#### [GIVEN PROBLEM]
Take every line from the listing below that contains "with".

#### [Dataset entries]

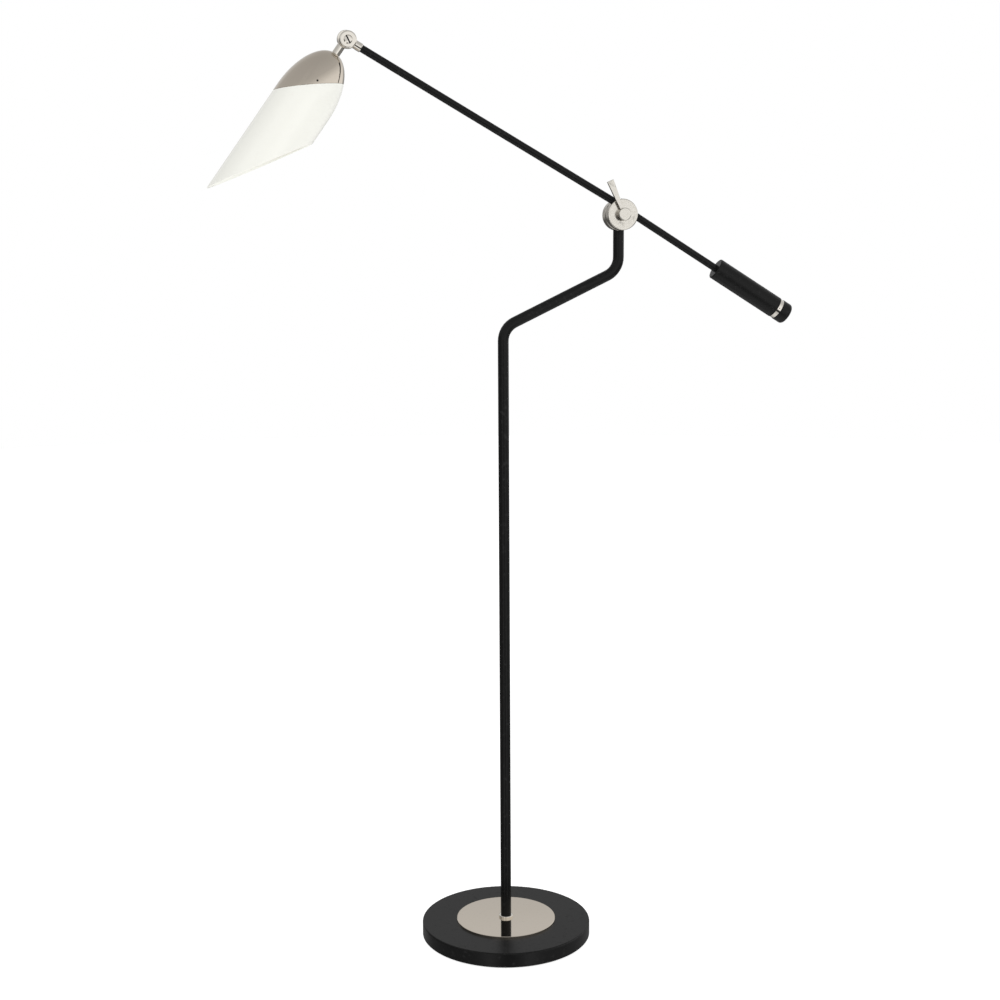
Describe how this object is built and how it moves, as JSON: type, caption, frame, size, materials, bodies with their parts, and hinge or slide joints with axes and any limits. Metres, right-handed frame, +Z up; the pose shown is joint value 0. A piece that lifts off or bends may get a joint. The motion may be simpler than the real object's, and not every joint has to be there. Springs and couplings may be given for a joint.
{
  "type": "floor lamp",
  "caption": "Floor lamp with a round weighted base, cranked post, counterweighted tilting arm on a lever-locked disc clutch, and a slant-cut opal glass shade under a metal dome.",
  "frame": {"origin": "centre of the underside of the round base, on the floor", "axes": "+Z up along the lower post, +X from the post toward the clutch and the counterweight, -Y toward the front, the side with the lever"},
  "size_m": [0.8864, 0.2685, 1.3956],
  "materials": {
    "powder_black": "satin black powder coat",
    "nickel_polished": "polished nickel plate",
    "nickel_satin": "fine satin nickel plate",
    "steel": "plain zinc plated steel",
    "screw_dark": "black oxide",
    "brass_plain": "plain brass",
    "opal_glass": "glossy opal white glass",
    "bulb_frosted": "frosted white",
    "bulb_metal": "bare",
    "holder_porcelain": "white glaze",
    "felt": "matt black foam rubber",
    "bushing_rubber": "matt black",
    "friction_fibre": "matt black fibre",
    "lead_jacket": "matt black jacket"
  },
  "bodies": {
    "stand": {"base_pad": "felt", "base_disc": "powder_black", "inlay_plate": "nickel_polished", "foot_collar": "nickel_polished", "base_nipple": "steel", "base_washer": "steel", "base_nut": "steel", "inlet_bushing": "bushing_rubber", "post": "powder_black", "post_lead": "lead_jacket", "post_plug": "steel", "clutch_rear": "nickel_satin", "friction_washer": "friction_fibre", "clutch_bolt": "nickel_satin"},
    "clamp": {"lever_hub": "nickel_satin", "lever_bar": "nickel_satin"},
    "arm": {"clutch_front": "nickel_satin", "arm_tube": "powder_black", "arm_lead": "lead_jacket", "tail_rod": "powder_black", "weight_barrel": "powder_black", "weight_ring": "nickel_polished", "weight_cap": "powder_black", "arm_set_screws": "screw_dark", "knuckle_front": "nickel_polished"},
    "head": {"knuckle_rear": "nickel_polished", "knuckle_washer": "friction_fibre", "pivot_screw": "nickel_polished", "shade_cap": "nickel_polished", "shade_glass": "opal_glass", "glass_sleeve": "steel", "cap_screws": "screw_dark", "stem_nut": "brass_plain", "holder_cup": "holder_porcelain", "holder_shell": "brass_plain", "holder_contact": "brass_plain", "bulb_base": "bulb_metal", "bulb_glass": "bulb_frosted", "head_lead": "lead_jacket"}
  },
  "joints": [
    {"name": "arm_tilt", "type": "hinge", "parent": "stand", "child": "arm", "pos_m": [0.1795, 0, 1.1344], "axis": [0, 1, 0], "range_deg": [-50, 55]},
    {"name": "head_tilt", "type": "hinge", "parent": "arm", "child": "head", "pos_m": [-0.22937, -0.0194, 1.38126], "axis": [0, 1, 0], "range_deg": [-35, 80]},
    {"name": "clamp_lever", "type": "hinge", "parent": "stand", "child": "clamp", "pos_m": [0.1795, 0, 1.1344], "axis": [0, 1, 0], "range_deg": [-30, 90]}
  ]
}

--

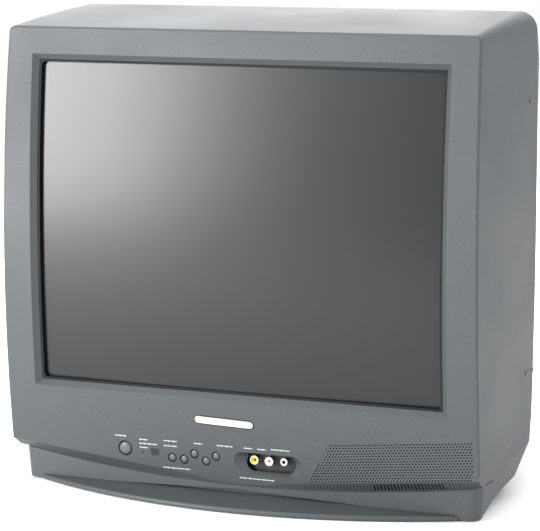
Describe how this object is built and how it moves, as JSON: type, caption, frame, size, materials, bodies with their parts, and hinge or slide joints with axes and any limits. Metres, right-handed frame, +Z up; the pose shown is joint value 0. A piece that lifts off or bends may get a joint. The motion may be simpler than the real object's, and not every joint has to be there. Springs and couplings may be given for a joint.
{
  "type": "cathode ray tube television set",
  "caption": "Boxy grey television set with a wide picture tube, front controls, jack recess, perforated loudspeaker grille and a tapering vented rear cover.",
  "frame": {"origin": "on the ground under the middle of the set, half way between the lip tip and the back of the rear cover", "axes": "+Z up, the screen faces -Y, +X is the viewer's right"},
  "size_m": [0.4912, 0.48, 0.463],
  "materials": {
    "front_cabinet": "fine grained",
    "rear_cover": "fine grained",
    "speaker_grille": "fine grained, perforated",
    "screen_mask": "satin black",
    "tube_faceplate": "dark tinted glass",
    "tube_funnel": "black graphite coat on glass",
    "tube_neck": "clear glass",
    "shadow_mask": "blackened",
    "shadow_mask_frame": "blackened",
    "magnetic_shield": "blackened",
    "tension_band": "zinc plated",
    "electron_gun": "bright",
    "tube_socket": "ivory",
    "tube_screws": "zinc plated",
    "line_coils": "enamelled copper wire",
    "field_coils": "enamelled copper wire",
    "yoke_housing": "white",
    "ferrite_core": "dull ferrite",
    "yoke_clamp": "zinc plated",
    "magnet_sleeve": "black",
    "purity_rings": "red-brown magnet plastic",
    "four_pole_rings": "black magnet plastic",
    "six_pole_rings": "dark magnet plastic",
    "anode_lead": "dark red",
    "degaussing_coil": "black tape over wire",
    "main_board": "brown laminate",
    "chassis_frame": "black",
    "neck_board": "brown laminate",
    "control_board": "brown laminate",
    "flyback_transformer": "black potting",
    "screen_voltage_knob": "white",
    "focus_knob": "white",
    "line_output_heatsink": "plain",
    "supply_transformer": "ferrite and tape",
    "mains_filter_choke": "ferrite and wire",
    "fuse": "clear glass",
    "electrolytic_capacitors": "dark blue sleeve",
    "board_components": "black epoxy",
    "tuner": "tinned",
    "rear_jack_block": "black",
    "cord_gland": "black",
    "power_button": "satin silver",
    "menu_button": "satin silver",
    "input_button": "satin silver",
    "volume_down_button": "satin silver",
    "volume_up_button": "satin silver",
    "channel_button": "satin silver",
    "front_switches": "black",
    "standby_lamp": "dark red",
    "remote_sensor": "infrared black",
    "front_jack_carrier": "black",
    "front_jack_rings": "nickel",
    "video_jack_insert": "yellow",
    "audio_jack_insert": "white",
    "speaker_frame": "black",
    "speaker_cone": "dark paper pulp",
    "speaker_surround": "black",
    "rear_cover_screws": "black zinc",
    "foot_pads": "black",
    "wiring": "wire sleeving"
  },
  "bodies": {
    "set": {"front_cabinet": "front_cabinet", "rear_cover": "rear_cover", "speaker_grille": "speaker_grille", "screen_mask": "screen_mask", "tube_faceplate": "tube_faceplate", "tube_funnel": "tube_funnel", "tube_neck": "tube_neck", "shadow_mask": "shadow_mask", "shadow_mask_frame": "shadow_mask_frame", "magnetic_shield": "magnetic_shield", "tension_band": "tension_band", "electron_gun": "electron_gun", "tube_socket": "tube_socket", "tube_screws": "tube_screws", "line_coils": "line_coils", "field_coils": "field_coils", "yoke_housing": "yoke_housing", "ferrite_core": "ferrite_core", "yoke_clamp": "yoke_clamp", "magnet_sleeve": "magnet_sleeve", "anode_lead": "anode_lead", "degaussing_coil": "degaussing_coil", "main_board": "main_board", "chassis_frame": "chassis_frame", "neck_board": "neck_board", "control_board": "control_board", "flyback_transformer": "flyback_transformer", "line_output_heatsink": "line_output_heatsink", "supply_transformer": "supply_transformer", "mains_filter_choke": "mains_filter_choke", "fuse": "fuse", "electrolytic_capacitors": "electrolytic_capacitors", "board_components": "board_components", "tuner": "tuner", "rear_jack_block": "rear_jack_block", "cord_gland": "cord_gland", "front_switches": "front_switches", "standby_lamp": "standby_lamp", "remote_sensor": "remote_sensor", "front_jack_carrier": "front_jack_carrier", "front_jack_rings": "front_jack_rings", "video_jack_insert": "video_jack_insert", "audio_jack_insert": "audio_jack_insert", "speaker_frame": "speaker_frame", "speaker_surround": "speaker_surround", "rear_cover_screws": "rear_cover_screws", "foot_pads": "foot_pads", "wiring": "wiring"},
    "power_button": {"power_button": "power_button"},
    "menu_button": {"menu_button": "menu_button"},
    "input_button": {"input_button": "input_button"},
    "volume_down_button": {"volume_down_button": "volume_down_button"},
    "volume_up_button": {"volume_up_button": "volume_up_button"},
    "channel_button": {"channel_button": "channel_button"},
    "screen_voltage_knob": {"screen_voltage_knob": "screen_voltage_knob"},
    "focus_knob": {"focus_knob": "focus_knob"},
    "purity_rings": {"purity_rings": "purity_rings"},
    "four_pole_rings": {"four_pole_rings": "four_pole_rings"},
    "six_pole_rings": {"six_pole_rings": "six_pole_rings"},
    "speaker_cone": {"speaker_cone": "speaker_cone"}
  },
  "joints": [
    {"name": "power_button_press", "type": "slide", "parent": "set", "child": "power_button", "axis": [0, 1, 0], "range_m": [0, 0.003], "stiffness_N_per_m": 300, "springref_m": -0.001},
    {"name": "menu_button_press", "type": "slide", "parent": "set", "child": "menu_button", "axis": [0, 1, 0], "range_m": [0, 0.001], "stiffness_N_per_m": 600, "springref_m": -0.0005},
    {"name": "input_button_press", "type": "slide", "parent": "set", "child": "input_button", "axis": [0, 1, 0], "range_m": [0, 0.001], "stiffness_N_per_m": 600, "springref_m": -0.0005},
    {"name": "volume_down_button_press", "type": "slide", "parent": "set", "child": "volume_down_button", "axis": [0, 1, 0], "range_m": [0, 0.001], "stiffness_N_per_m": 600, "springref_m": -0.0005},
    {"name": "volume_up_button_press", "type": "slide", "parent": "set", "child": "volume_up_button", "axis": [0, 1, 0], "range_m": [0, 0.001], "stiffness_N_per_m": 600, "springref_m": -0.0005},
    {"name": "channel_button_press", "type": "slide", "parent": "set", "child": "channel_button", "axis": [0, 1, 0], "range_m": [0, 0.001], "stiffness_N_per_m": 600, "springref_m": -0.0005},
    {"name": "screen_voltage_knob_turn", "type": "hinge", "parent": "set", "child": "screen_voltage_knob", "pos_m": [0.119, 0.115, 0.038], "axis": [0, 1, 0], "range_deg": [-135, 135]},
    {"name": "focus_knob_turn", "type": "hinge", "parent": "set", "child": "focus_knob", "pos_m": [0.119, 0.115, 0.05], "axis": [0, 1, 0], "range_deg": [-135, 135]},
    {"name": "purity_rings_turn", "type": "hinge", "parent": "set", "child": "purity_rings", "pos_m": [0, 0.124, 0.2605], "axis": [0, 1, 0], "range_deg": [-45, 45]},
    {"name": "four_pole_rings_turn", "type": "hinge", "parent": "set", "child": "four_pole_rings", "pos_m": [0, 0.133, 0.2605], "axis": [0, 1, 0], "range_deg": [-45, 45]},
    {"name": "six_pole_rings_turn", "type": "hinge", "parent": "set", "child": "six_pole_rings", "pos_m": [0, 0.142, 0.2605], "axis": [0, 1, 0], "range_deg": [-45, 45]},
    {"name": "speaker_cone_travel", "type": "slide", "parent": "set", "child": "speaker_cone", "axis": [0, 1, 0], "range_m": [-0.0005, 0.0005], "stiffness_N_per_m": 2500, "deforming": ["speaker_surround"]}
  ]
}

#### [EXERCISE RESPONSE]
Describe how this object is built and how it moves, as JSON: type, caption, frame, size, materials, bodies with their parts, and hinge or slide joints with axes and any limits. Metres, right-handed frame, +Z up; the pose shown is joint value 0. A piece that lifts off or bends may get a joint. The motion may be simpler than the real object's, and not every joint has to be there. Springs and couplings may be given for a joint.
  "caption": "Floor lamp with a round weighted base, cranked post, counterweighted tilting arm on a lever-locked disc clutch, and a slant-cut opal glass shade under a metal dome.",
  "frame": {"origin": "centre of the underside of the round base, on the floor", "axes": "+Z up along the lower post, +X from the post toward the clutch and the counterweight, -Y toward the front, the side with the lever"},
Describe how this object is built and how it moves, as JSON: type, caption, frame, size, materials, bodies with their parts, and hinge or slide joints with axes and any limits. Metres, right-handed frame, +Z up; the pose shown is joint value 0. A piece that lifts off or bends may get a joint. The motion may be simpler than the real object's, and not every joint has to be there. Springs and couplings may be given for a joint.
  "caption": "Boxy grey television set with a wide picture tube, front controls, jack recess, perforated loudspeaker grille and a tapering vented rear cover.",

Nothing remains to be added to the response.